The administration has attempted to hide the true scope of the catastrophe at the Southwest border, almost since day one and definitely since month four. It has already begun ramping up its efforts to conceal the mayhem that will ensue when it ends Title 42 (a separate district court judge has blocked that), and up to 18,000 illegal migrants come pouring across the border each day.
The Supreme Court’s order wipes away Judge Kacsmaryk’s injunction, and ensures that he cannot issue another one on remand. That said, there are still a number of outstanding issues in the case, as Justice Alito explained:
The District Court should assess, among other things, whether it is “arbitrary and capricious” for DHS to refuse to use its contiguous-territory return authority to avoid violations of the statute’s clear detention mandate; whether the deterrent effect that DHS found MPP produced in reducing dangerous attempted illegal border crossings, as well as MPP’s reduction of unmeritorious asylum claims, is adequately accounted for in the agency’s new decision; and whether DHS’s rescission of MPP is causing it to make parole decisions on an unlawful categorical basis rather than case-by-case, as the statute prescribes.
The statistics included in the court-ordered disclosures go directly to those issues, as well as to the one raised by Justice Kavanaugh in his concurrence: Whether paroling aliens DHS lacks the space to detain, in lieu of returning them back across the border, “provides a ‘significant public benefit’”, justifying parole under section 212(d)(5)(A) of the INA. That is largely a legal issue, but it is a factual one, too, that is dependent on the size of the population paroled and the costs that the states will incur as a result of those releases.
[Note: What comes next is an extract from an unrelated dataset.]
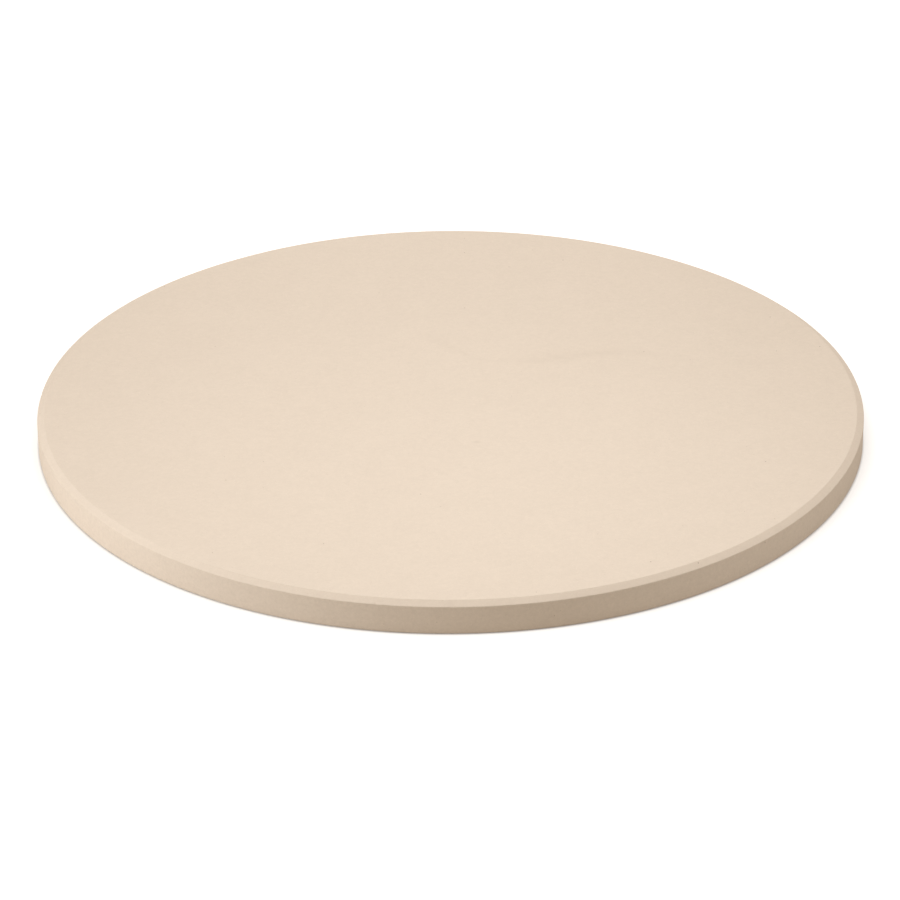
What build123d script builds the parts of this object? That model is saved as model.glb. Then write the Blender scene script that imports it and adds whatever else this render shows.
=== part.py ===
from build123d import *
import os

# A round baking stone for pizza and bread: one slab of matt, porous fired ceramic.
# Millimetres. The origin is the centre of the underside, and +Z is the slab's axis.

# Driving dimensions
stone_diameter = 380.0  # over the wall, a 15 inch stone
stone_thickness = 15.0  # from the underside to the baking face
bevel_width = 3.2  # how far the top bevel runs in from the wall
bevel_drop = 1.7  # how far it falls from the baking face to the wall
bevel_easing = 0.5  # radius that softens the bevel's two edges
arris_easing = 0.9  # radius on the lower edge, which is only rubbed down

# An easing may take up to this much of the shortest straight beside it
easing_limit_share = 0.4

stone_radius = stone_diameter / 2
face_radius = stone_radius - bevel_width  # where the bevel meets the baking face
wall_top = stone_thickness - bevel_drop  # and where it meets the wall


def ease_corner(section, corner, radius, *straights):
    # Rounds one corner by its radius, or by what the straights beside it leave room for
    nearest = section.vertices().sort_by_distance(corner)[0]
    fillet(nearest, min(radius, easing_limit_share * min(straights)))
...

To address the major issues that still remain in Texas, Judge Kacsmaryk should order DHS to continue to provide monthly statistics on its migrant apprehensions and releases. A president who promised to “bring transparency and truth back to government” surely would not object. As the late Justice Brandeis explained: “Sunlight is said to be the best of disinfectants; electric light the most efficient policeman.”